>>>>

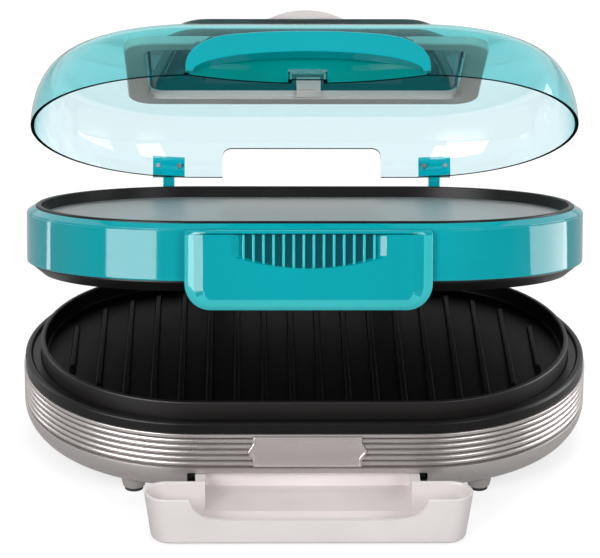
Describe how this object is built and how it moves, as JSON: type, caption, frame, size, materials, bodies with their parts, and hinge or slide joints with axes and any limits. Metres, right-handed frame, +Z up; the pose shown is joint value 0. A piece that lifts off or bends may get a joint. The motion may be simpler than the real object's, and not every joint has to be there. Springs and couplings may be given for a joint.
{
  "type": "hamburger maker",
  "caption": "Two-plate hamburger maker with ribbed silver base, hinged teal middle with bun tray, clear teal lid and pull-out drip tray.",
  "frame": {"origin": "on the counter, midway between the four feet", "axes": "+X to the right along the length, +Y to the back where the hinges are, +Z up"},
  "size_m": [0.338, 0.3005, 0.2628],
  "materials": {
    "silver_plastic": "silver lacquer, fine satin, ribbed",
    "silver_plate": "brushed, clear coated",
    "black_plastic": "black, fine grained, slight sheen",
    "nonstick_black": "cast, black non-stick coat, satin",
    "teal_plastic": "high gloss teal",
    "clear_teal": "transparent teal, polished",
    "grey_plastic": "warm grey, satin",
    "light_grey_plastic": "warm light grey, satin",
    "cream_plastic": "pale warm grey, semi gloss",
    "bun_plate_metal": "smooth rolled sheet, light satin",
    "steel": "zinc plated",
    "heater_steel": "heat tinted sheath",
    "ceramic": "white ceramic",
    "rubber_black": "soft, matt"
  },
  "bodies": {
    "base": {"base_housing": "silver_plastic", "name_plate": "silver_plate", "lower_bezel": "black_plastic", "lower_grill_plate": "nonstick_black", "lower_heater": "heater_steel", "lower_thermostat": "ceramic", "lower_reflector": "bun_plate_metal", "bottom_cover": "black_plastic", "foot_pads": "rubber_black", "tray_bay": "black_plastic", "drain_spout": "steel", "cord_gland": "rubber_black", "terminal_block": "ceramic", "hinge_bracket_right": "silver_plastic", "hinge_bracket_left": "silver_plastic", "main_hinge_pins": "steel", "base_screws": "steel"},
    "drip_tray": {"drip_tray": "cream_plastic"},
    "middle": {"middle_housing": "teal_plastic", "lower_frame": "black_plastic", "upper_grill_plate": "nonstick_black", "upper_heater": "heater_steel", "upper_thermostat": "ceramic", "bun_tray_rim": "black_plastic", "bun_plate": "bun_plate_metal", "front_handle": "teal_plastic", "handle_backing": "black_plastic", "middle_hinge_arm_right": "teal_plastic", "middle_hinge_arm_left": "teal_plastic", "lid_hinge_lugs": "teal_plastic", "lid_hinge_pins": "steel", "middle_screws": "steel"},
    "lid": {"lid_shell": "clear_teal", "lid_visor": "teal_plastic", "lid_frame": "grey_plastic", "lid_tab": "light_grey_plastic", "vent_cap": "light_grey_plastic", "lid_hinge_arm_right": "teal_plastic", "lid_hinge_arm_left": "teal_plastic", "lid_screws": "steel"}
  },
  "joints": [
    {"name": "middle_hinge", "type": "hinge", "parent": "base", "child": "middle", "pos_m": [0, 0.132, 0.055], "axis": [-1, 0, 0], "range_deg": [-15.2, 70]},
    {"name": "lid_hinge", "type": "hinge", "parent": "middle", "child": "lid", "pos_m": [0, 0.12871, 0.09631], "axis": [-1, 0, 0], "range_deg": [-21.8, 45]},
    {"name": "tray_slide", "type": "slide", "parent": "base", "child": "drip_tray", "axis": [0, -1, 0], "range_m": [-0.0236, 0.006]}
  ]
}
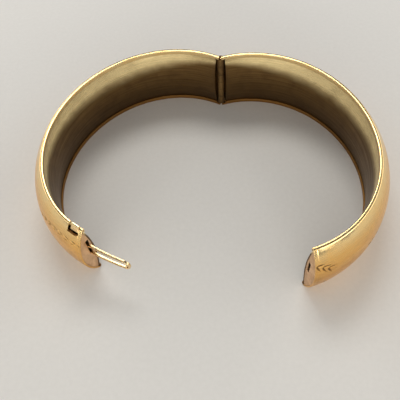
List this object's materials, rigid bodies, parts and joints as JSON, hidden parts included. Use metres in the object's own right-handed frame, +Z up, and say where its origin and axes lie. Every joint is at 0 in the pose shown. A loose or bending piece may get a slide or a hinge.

<<<<

Set problem: Recopy the entries above exactly, with every line included.

Solution to this task:
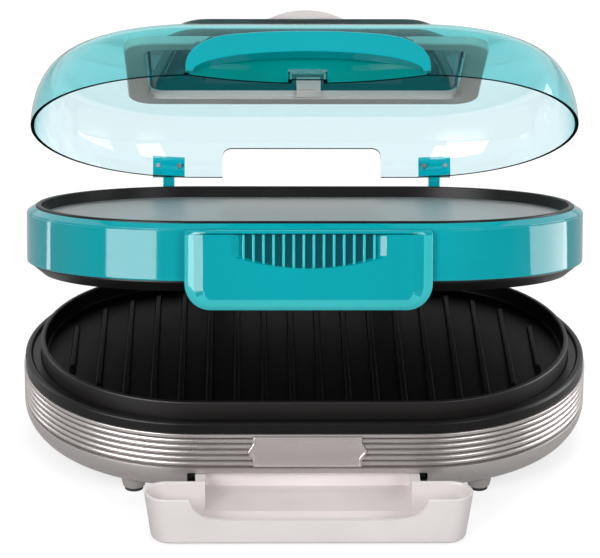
Describe how this object is built and how it moves, as JSON: type, caption, frame, size, materials, bodies with their parts, and hinge or slide joints with axes and any limits. Metres, right-handed frame, +Z up; the pose shown is joint value 0. A piece that lifts off or bends may get a joint. The motion may be simpler than the real object's, and not every joint has to be there. Springs and couplings may be given for a joint.
{
  "type": "hamburger maker",
  "caption": "Two-plate hamburger maker with ribbed silver base, hinged teal middle with bun tray, clear teal lid and pull-out drip tray.",
  "frame": {"origin": "on the counter, midway between the four feet", "axes": "+X to the right along the length, +Y to the back where the hinges are, +Z up"},
  "size_m": [0.338, 0.3005, 0.2628],
  "materials": {
    "silver_plastic": "silver lacquer, fine satin, ribbed",
    "silver_plate": "brushed, clear coated",
    "black_plastic": "black, fine grained, slight sheen",
    "nonstick_black": "cast, black non-stick coat, satin",
    "teal_plastic": "high gloss teal",
    "clear_teal": "transparent teal, polished",
    "grey_plastic": "warm grey, satin",
    "light_grey_plastic": "warm light grey, satin",
    "cream_plastic": "pale warm grey, semi gloss",
    "bun_plate_metal": "smooth rolled sheet, light satin",
    "steel": "zinc plated",
    "heater_steel": "heat tinted sheath",
    "ceramic": "white ceramic",
    "rubber_black": "soft, matt"
  },
  "bodies": {
    "base": {"base_housing": "silver_plastic", "name_plate": "silver_plate", "lower_bezel": "black_plastic", "lower_grill_plate": "nonstick_black", "lower_heater": "heater_steel", "lower_thermostat": "ceramic", "lower_reflector": "bun_plate_metal", "bottom_cover": "black_plastic", "foot_pads": "rubber_black", "tray_bay": "black_plastic", "drain_spout": "steel", "cord_gland": "rubber_black", "terminal_block": "ceramic", "hinge_bracket_right": "silver_plastic", "hinge_bracket_left": "silver_plastic", "main_hinge_pins": "steel", "base_screws": "steel"},
    "drip_tray": {"drip_tray": "cream_plastic"},
    "middle": {"middle_housing": "teal_plastic", "lower_frame": "black_plastic", "upper_grill_plate": "nonstick_black", "upper_heater": "heater_steel", "upper_thermostat": "ceramic", "bun_tray_rim": "black_plastic", "bun_plate": "bun_plate_metal", "front_handle": "teal_plastic", "handle_backing": "black_plastic", "middle_hinge_arm_right": "teal_plastic", "middle_hinge_arm_left": "teal_plastic", "lid_hinge_lugs": "teal_plastic", "lid_hinge_pins": "steel", "middle_screws": "steel"},
    "lid": {"lid_shell": "clear_teal", "lid_visor": "teal_plastic", "lid_frame": "grey_plastic", "lid_tab": "light_grey_plastic", "vent_cap": "light_grey_plastic", "lid_hinge_arm_right": "teal_plastic", "lid_hinge_arm_left": "teal_plastic", "lid_screws": "steel"}
  },
  "joints": [
    {"name": "middle_hinge", "type": "hinge", "parent": "base", "child": "middle", "pos_m": [0, 0.132, 0.055], "axis": [-1, 0, 0], "range_deg": [-15.2, 70]},
    {"name": "lid_hinge", "type": "hinge", "parent": "middle", "child": "lid", "pos_m": [0, 0.12871, 0.09631], "axis": [-1, 0, 0], "range_deg": [-21.8, 45]},
    {"name": "tray_slide", "type": "slide", "parent": "base", "child": "drip_tray", "axis": [0, -1, 0], "range_m": [-0.0236, 0.006]}
  ]
}
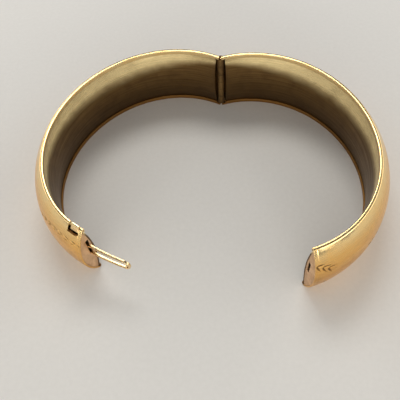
List this object's materials, rigid bodies, parts and joints as JSON, hidden parts included. Use metres in the object's own right-handed frame, +Z up, and say where its origin and axes lie. Every joint is at 0 in the pose shown. A loose or bending piece may get a slide or a hinge.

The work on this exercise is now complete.